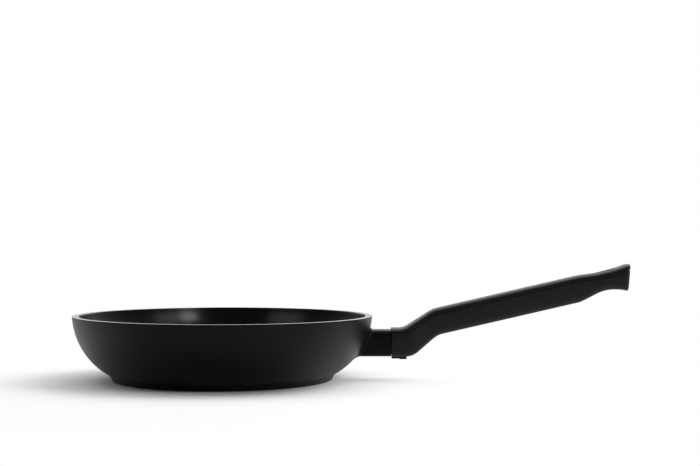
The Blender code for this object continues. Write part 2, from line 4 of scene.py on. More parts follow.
import bpy
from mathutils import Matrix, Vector


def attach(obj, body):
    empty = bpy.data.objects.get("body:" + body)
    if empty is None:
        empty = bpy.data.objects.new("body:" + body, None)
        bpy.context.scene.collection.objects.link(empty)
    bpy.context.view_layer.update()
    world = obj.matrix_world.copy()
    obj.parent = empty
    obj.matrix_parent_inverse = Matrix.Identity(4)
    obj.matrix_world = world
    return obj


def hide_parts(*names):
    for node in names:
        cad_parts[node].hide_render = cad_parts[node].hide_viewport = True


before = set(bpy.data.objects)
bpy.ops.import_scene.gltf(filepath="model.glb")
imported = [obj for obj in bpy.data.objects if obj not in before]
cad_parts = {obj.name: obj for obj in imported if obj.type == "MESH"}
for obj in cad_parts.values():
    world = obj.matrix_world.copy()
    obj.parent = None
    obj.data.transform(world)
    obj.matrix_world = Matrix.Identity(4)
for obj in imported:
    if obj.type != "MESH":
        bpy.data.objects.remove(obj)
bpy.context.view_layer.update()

# Bowl: cast aluminium, oval, with a thick wall that curves in to a low tapered foot. It is
# drawn ring by ring, from the floor over the rim to the recess under the base, as a lathe
# would turn it if it weren't oval. Sizes are in metres, insets run inwards from the rim's edge.
BOWL_WIDTH = 0.240
BOWL_LENGTH = 0.350
BOWL_HEIGHT = 0.051
RIM_FLAT = 0.0053
RIM_EDGE_RADIUS = 0.0003
WALL = 0.0045
WALL_LEAN = math.radians(4.2)     # of the upper wall, outwards
UPPER_PULL = 0.022                # how strongly the wall keeps that lean
LOWER_RISE = math.radians(27)     # of the lower wall where it meets the foot
LOWER_PULL = 0.0175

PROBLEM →
Copy out each line of the data containing the string "names".

FULL SOLUTION →
def hide_parts(*names):
    for node in names:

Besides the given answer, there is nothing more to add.